Gaya bicaranya yang lugas dan tegas menjadikannya tokoh muda yang berani menyuarakan suara rakyat.
Segala bentuk ketidakbenaran, khususnya yang merugikan masyarakat, selalu ditanggapinya dengan saran dan kritik tajam. Semangatnya untuk memperbaiki keadaan menjadi salah satu ciri khas perjuangannya di masa penjajahan maupun setelah kemerdekaan.
Dekat dengan Para Ulama dan Pesantren
Meski tidak pernah menempuh pendidikan formal di pesantren, Bung Tomo memiliki hubungan erat dengan para kiai dan ulama besar Jawa Timur, seperti KH Hasyim Asy’ari dan KH Wahab Hasbullah. Para tokoh agama ini turut mendukung perjuangan rakyat Surabaya dalam melawan penjajahan.
Kedekatan Bung Tomo dengan para ulama memperkuat keyakinannya bahwa perjuangan melawan penjajahan adalah bagian dari jihad fi sabilillah. Ia meyakini bahwa berjuang membela tanah air atas nama Allah tidak akan pernah sia-sia, meski harus mengorbankan nyawa.
Ketika Pertempuran Surabaya pecah pada 10 November 1945, para kiai dan santri dari berbagai pondok pesantren di Jawa turut bergabung dalam perlawanan. Seruan jihad dari KH Hasyim Asy’ari kala itu menjadi pemicu semangat juang rakyat. Bung Tomo kemudian tampil sebagai orator ulung yang membakar semangat ribuan pejuang untuk bertahan melawan pasukan Sekutu.

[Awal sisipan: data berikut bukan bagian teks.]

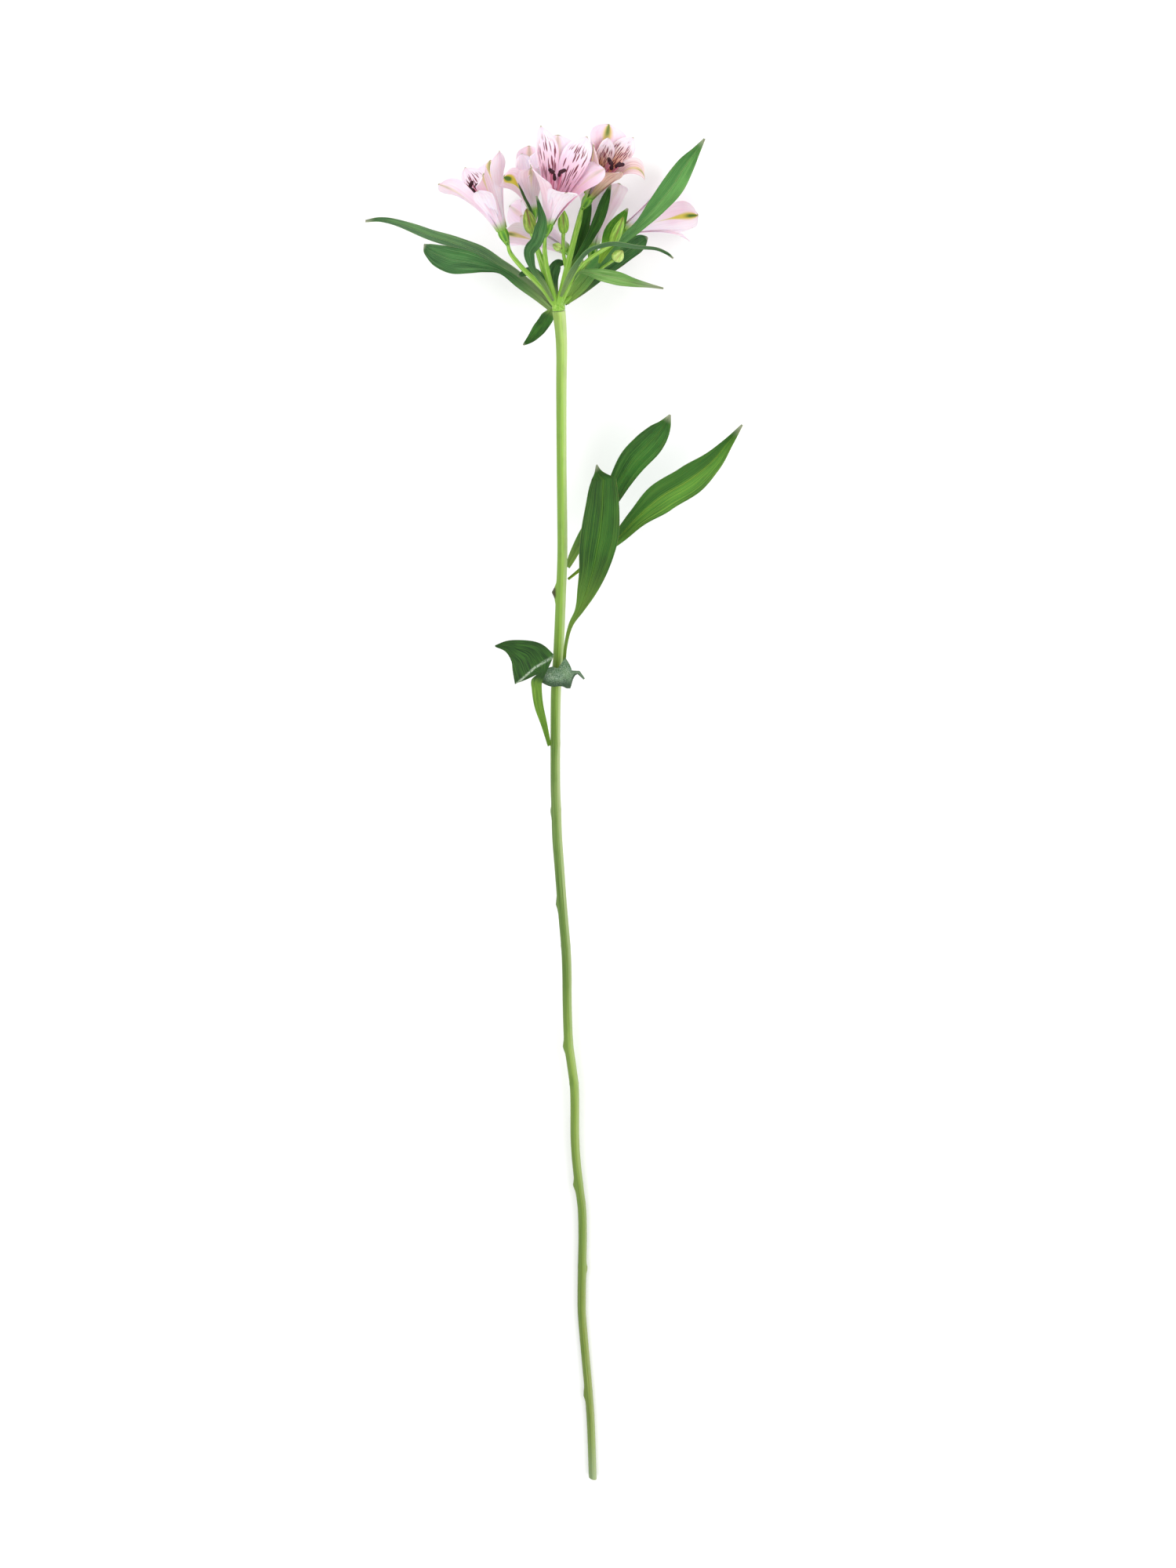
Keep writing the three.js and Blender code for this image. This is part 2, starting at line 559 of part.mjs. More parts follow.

Bung Tomo lahir di Surabaya pada 3 Oktober 1920 dan wafat pada 7 Oktober 1981 di Padang Arafah, Arab Saudi, saat menunaikan ibadah haji. Ia dimakamkan di Kota Surabaya dengan penghormatan militer.
Pidatonya yang terkenal “Allahu Akbar! Merdeka atau Mati!” menjadi simbol semangat perjuangan rakyat Indonesia.
Selain menjadi pejuang kemerdekaan, Bung Tomo juga sempat aktif di dunia politik setelah Indonesia merdeka, menjadi anggota Dewan Perwakilan Rakyat (DPR), dan dikenal tetap kritis terhadap kebijakan pemerintah yang dianggapnya menyimpang dari cita-cita kemerdekaan.